Title: Re: Would You Pay to Play?
Post by: De-Legro on November 16, 2013, 12:11:52 AM
Too many bosses and not enough workers... I have worked in firms like this before and the end result is always delays and confusion.  Would a battle of many nobles without armies not be the same?

Now if you have 10 nobles in a battle but they are not leading armies (or very small ones), then orders begin to become confusing, egos begin to show, you have to watch your own back for betrayal.  Who is in charge of the battle?  They all want their part of the glory by nature.

However give a noble an army and they are busy leading it.  The army is power... they are a tool to be used but at the same time they are loyal to you and watch your back.

So in other words... reduce the power of multiple individual nobles when attacking unless they have armies.  10 soldiers is a good round number but a sliding scale could be used.  If someone spawns 10 nobles to attack you, he would need 100 solders to do the job without risking the nobles.  If he does it anyway...and those nobles are killed/captured/wounded in the process then the player is no longer able to use that as a way to advance and instead will be forced on the defensive.

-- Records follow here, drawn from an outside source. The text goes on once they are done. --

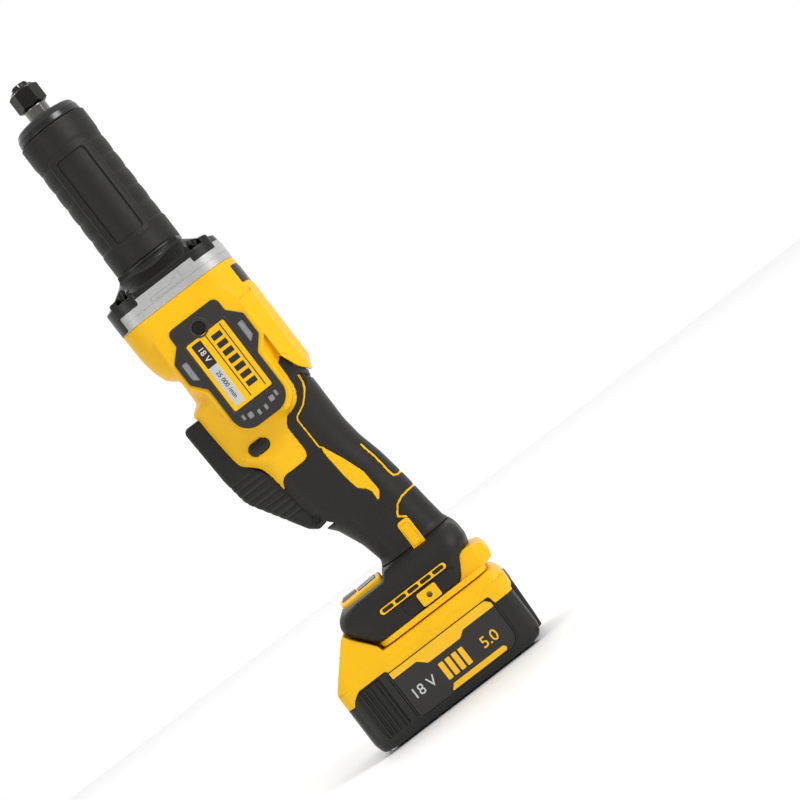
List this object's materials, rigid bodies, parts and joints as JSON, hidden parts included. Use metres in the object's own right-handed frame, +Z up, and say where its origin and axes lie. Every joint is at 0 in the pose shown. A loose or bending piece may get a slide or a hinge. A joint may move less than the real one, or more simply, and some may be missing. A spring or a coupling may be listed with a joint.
{
  "type": "die grinder",
  "caption": "Cordless straight die grinder with a collet at the end of a long rubber nose, a paddle switch under the handle and a slide-on battery foot.",
  "frame": {"origin": "on the spindle axis, in the flat underside of the battery pack that the tool stands on", "axes": "+Z runs up the spindle axis to the collet; -X is the paddle side, +X the back of the handle; -Y is the tool's left and +Y its right"},
  "size_m": [0.1216, 0.0756, 0.437],
  "materials": {
    "yellow_plastic": "fine spark-eroded texture",
    "black_plastic": "matte, fine texture",
    "black_rubber": "soft satin overmould",
    "panel_black": "satin moulded badge",
    "cap_black": "polished",
    "die_cast": "bead blasted",
    "black_oxide": "black oxide",
    "bright_steel": "turned and ground",
    "zinc_steel": "zinc plated",
    "race_steel": "ground and polished",
    "laminated_steel": "stacked laminations",
    "copper_winding": "enamelled copper",
    "magnet": "sintered, nickel plated",
    "brass_insert": "knurled",
    "white_plastic": "plain",
    "grey_plastic": "matte",
    "board_green": "solder mask",
    "lens": "smoked lens",
    "lead_insulation": "silicone lead",
    "contact_copper": "tin plated copper",
    "cell_wrap": "shrink sleeve",
    "label": "printed film"
  },
  "bodies": {
    "housing": {"bearing_outer_races": "race_steel", "nose_housing": "black_plastic", "nose_cap": "cap_black", "nose_grip": "black_rubber", "retaining_ring": "zinc_steel", "adapter_plate": "die_cast", "flange_screws": "zinc_steel", "stator_core": "laminated_steel", "stator_coils": "copper_winding", "stator_end_ring": "white_plastic", "fan_baffle": "black_plastic", "leads": "lead_insulation", "housing_left": "yellow_plastic", "housing_right": "yellow_plastic", "housing_screws": "zinc_steel", "panel_screws": "black_oxide", "vent_strips": "yellow_plastic", "accessory_inserts": "brass_insert", "control_bezel": "yellow_plastic", "display_lens": "lens", "controller_tray": "die_cast", "controller_board": "board_green", "terminal_block": "black_plastic", "terminal_blades": "contact_copper", "trigger_switch": "black_plastic", "trigger_pin": "black_oxide", "trigger_spring": "bright_steel", "side_panel_left": "panel_black", "side_panel_right": "panel_black", "nameplate_left": "yellow_plastic", "nameplate_right": "yellow_plastic", "rubber_grip_left": "black_rubber", "rubber_grip_right": "black_rubber", "foot_cover_left": "black_rubber", "foot_cover_right": "black_rubber"},
    "rotor": {"spindle": "bright_steel", "shaft_coupling": "zinc_steel", "motor_shaft": "bright_steel", "rotor_core": "laminated_steel", "rotor_magnets": "magnet", "cooling_fan": "black_plastic", "bearing_inner_races": "race_steel", "bearing_balls": "race_steel"},
    "collet": {"collet": "bright_steel"},
    "collet_nut": {"collet_nut": "black_oxide"},
    "paddle": {"trigger_paddle": "black_plastic"},
    "plunger": {"switch_plunger": "white_plastic"},
    "lock_button": {"lock_button": "black_plastic"},
    "speed_button": {"speed_button": "grey_plastic"},
    "battery": {"pack_lower": "black_plastic", "pack_upper": "yellow_plastic", "pack_screws": "zinc_steel", "pack_cells": "cell_wrap", "cell_frame": "grey_plastic", "pack_board": "board_green", "pack_terminals": "contact_copper", "pack_labels": "label", "latch_spring": "bright_steel"},
    "latch": {"latch_button": "black_plastic"},
    "fuel_gauge": {"fuel_gauge_button": "grey_plastic"}
  },
  "joints": [
    {"name": "spindle_spin", "type": "hinge", "parent": "housing", "child": "rotor", "pos_m": [0, 0, 0.36], "axis": [0, 0, 1], "continuous": true},
    {"name": "collet_slide", "type": "slide", "parent": "rotor", "child": "collet", "axis": [0, 0, 1], "range_m": [0, 0.003]},
    {"name": "nut_turn", "type": "hinge", "parent": "collet", "child": "collet_nut", "pos_m": [0, 0, 0.428], "axis": [0, 0, 1], "range_deg": [0, 1080]},
    {"name": "paddle_squeeze", "type": "hinge", "parent": "housing", "child": "paddle", "pos_m": [-0.015, 0, 0.1315], "axis": [0, 1, 0], "range_deg": [0, 3.5], "stiffness_Nm_per_rad": 4, "springref_deg": -6.88},
    {"name": "plunger_slide", "type": "slide", "parent": "housing", "child": "plunger", "axis": [1, 0, 0], "range_m": [0, 0.0025]},
    {"name": "lock_press", "type": "slide", "parent": "housing", "child": "lock_button", "axis": [0, 1, 0], "range_m": [0, 0.004], "stiffness_N_per_m": 300, "springref_m": -0.004},
    {"name": "speed_press", "type": "slide", "parent": "housing", "child": "speed_button", "axis": [0, 0, -1], "range_m": [0, 0.0008], "stiffness_N_per_m": 1200, "springref_m": -0.001},
    {"name": "battery_slide", "type": "slide", "parent": "housing", "child": "battery", "axis": [-1, 0, 0], "range_m": [0, 0.09]},
    {"name": "latch_press", "type": "slide", "parent": "battery", "child": "latch", "axis": [0, 0, -1], "range_m": [0, 0.004], "stiffness_N_per_m": 600, "springref_m": -0.004, "deforming": ["latch_spring"]},
    {"name": "fuel_gauge_press", "type": "slide", "parent": "battery", "child": "fuel_gauge", "axis": [-1, 0, 0], "range_m": [0, 0.0008], "stiffness_N_per_m": 1200, "springref_m": -0.001}
  ],
  "couplings": [
    {"joint": "nut_turn", "follows": "collet_slide", "rad_per_m": 6283},
    {"joint": "plunger_slide", "follows": "paddle_squeeze", "m_per_rad": 0.0335}
  ]
}
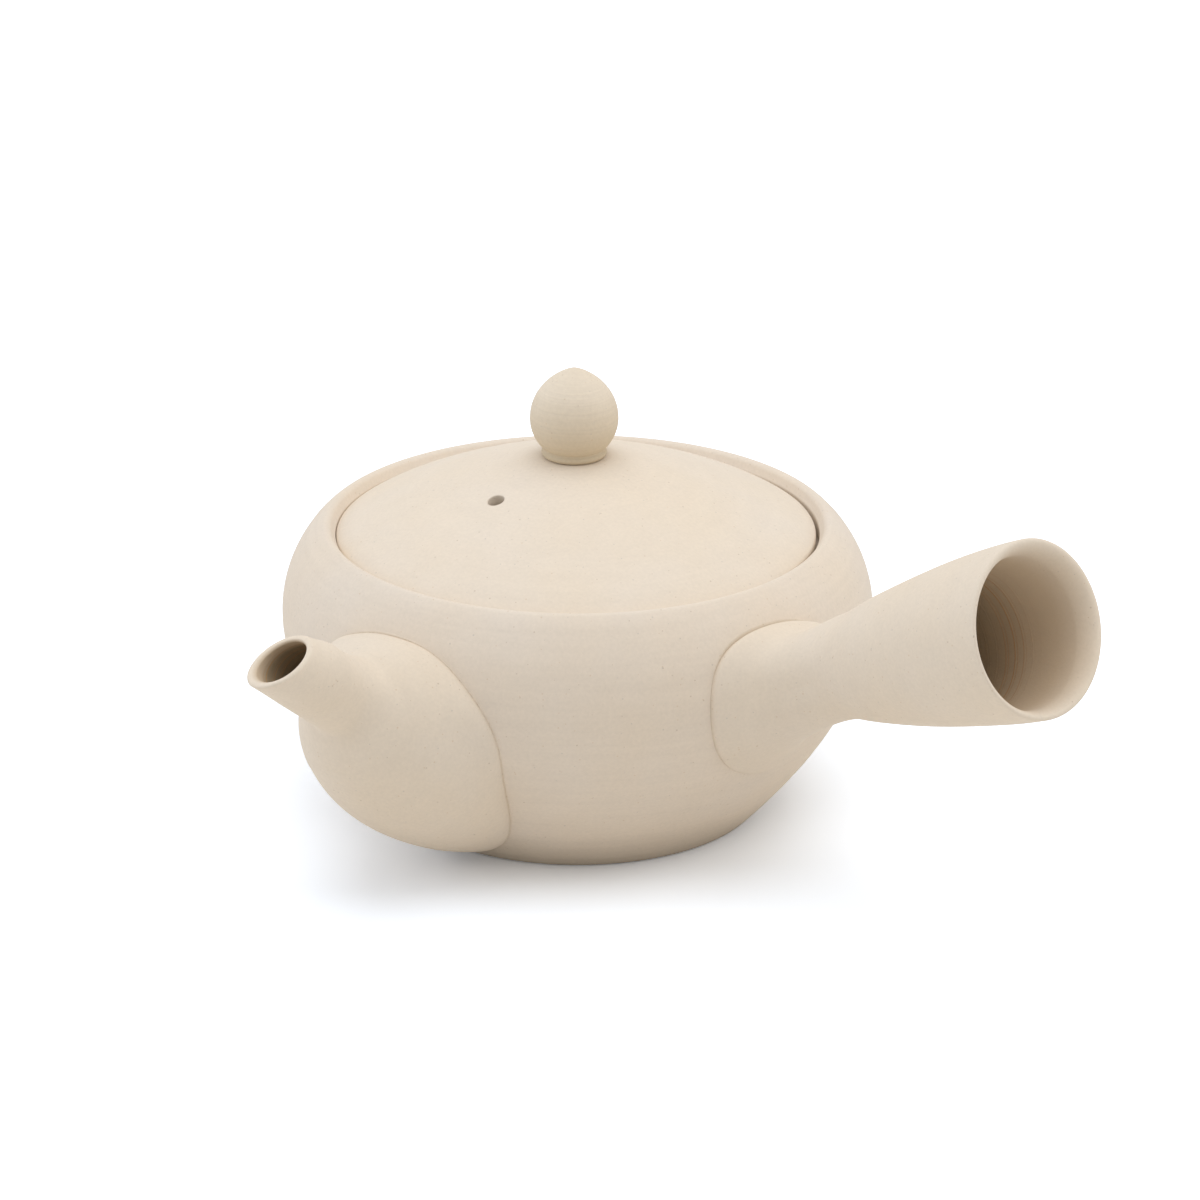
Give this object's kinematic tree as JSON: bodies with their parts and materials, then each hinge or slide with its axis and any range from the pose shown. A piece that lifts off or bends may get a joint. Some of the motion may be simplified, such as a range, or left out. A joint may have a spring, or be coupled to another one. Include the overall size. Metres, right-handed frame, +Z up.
{
  "type": "kyusu",
  "caption": "Round wheel-thrown teapot in unglazed clay: hollow flared side handle, short upturned spout over an inner strainer dome, inset domed lid with a ball knob.",
  "frame": {"origin": "middle of the flat base, on the table", "axes": "+Z up the pot's axis, +X towards the side handle, -Y towards the spout"},
  "size_m": [0.1833, 0.156, 0.0915],
  "materials": {
    "body_clay": "unglazed, matte, finely speckled",
    "lid_clay": "unglazed, matte, finely speckled"
  },
  "bodies": {
    "pot": {"pot_body": "body_clay", "side_handle": "body_clay", "spout": "body_clay", "strainer": "body_clay"},
    "lid": {"lid": "lid_clay", "lid_knob": "lid_clay"}
  },
  "joints": [
    {"name": "lid_lift", "type": "slide", "parent": "pot", "child": "lid", "axis": [0, 0, 1], "range_m": [0, 0.06]}
  ]
}
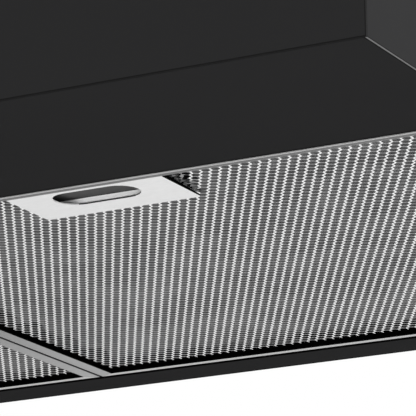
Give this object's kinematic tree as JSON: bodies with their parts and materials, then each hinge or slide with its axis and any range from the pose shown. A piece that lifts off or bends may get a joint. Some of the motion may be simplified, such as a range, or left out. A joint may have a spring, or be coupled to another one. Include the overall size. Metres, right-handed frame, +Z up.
{
  "type": "under cabinet range hood",
  "caption": "Black box-shaped kitchen hood for fixing under a wall cabinet, with swing-down grease filters, push buttons, lamps and a twin centrifugal blower.",
  "frame": {"origin": "centre of the top panel's upper face, which sits against the cabinet", "axes": "+X along the width to the right as seen from the front, +Y from the front to the wall, +Z up"},
  "size_m": [0.75, 0.4871, 0.1562],
  "materials": {
    "black_paint": "satin powder coat",
    "filter_aluminium": "mill finish, lightly anodised",
    "brushed_plate": "fine straight brushing",
    "spring_steel": "bright drawn",
    "galvanised": "zinc coated sheet",
    "satin_bezel": "satin",
    "lamp_lens": "frosted diffuser",
    "black_plastic": "fine moulded texture",
    "circuit_board": "solder mask",
    "motor_steel": "black enamel",
    "damper_aluminium": "rolled sheet",
    "grey_plastic": "moulded"
  },
  "bodies": {
    "housing": {"top_panel": "black_paint", "front_panel": "black_paint", "left_side_panel": "black_paint", "right_side_panel": "black_paint", "back_panel": "black_paint", "bottom_pan": "black_paint", "left_scroll": "galvanised", "left_lamp_housing": "galvanised", "left_lamp_bezel": "satin_bezel", "left_lamp_lens": "lamp_lens", "right_scroll": "galvanised", "right_lamp_housing": "galvanised", "right_lamp_bezel": "satin_bezel", "right_lamp_lens": "lamp_lens", "control_plate": "black_plastic", "cable_grommet": "black_plastic", "switch_board": "circuit_board", "motor": "motor_steel", "motor_bracket": "galvanised", "duct_collar": "galvanised", "wiring_box": "galvanised", "wiring_box_cover": "galvanised", "damper_rod": "spring_steel", "cover_screw_1": "spring_steel", "cover_screw_2": "spring_steel", "capacitor": "damper_aluminium", "terminal_block": "grey_plastic"},
    "left_filter": {"left_filter_frame": "filter_aluminium", "left_outer_mesh": "filter_aluminium", "left_grease_pack": "filter_aluminium", "left_inner_mesh": "filter_aluminium", "left_latch_plate": "brushed_plate", "left_latch_spring": "spring_steel", "left_rear_hook": "filter_aluminium"},
    "left_latch": {"left_latch_slide": "brushed_plate"},
    "right_filter": {"right_filter_frame": "filter_aluminium", "right_outer_mesh": "filter_aluminium", "right_grease_pack": "filter_aluminium", "right_inner_mesh": "filter_aluminium", "right_latch_plate": "brushed_plate", "right_latch_spring": "spring_steel", "right_rear_hook": "filter_aluminium"},
    "right_latch": {"right_latch_slide": "brushed_plate"},
    "blower_rotor": {"blower_shaft": "spring_steel", "left_impeller": "galvanised", "right_impeller": "galvanised"},
    "front_damper": {"front_damper_flap": "damper_aluminium"},
    "rear_damper": {"rear_damper_flap": "damper_aluminium"},
    "light_push": {"light_button": "black_plastic"},
    "off_push": {"off_button": "black_plastic"},
    "low_push": {"low_button": "black_plastic"},
    "medium_push": {"medium_button": "black_plastic"},
    "high_push": {"high_button": "black_plastic"}
  },
  "joints": [
    {"name": "left_filter_swing", "type": "hinge", "parent": "housing", "child": "left_filter", "pos_m": [-0.17755, 0.21105, -0.128], "axis": [1, 0, 0], "range_deg": [0, 65]},
    {"name": "left_latch_push", "type": "slide", "parent": "left_filter", "child": "left_latch", "axis": [0, 1, 0], "range_m": [0, 0.006], "stiffness_N_per_m": 150, "springref_m": -0.004, "deforming": ["left_latch_spring"]},
    {"name": "right_filter_swing", "type": "hinge", "parent": "housing", "child": "right_filter", "pos_m": [0.17755, 0.21105, -0.128], "axis": [1, 0, 0], "range_deg": [0, 65]},
    {"name": "right_latch_push", "type": "slide", "parent": "right_filter", "child": "right_latch", "axis": [0, 1, 0], "range_m": [0, 0.006], "stiffness_N_per_m": 150, "springref_m": -0.004, "deforming": ["right_latch_spring"]},
    {"name": "blower_spin", "type": "hinge", "parent": "housing", "child": "blower_rotor", "pos_m": [0, 0.12975, -0.064], "axis": [1, 0, 0], "continuous": true},
    {"name": "front_damper_swing", "type": "hinge", "parent": "housing", "child": "front_damper", "pos_m": [0, 0.15175, 0.006], "axis": [-1, 0, 0], "range_deg": [0, 80]},
    {"name": "rear_damper_swing", "type": "hinge", "parent": "housing", "child": "rear_damper", "pos_m": [0, 0.15175, 0.006], "axis": [1, 0, 0], "range_deg": [0, 80]},
    {"name": "light_press", "type": "slide", "parent": "housing", "child": "light_push", "axis": [0, 1, 0], "range_m": [0, 0.0023], "stiffness_N_per_m": 250, "springref_m": -0.002},
    {"name": "off_press", "type": "slide", "parent": "housing", "child": "off_push", "axis": [0, 1, 0], "range_m": [0, 0.0023], "stiffness_N_per_m": 250, "springref_m": -0.002},
    {"name": "low_press", "type": "slide", "parent": "housing", "child": "low_push", "axis": [0, 1, 0], "range_m": [0, 0.0023], "stiffness_N_per_m": 250, "springref_m": -0.002},
    {"name": "medium_press", "type": "slide", "parent": "housing", "child": "medium_push", "axis": [0, 1, 0], "range_m": [0, 0.0023], "stiffness_N_per_m": 250, "springref_m": -0.002},
    {"name": "high_press", "type": "slide", "parent": "housing", "child": "high_push", "axis": [0, 1, 0], "range_m": [0, 0.0023], "stiffness_N_per_m": 250, "springref_m": -0.002}
  ]
}
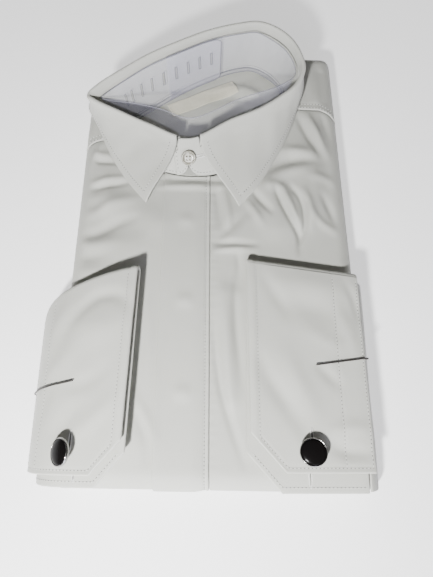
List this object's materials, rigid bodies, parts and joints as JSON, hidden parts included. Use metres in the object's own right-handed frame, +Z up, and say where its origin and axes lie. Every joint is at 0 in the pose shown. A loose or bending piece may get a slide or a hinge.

It also becomes a reason for nobles with troops to hand them out to others.

That is a very interesting suggestion.
Title: Re: Would You Pay to Play?
Post by: Tom on November 16, 2013, 12:59:47 PM
A part of that actually exists already. One of the things that troops do is offer targets.

If you go into battle with 1 noble and 20 soldiers, only 1 in 20 (21 actually) attacks will hit a noble.
If you go into battle with 20 nobles, every attack will hit a noble.

Despite their plenty, nobles actually ARE a limited resource. As I said before: You can probably pull this trick once.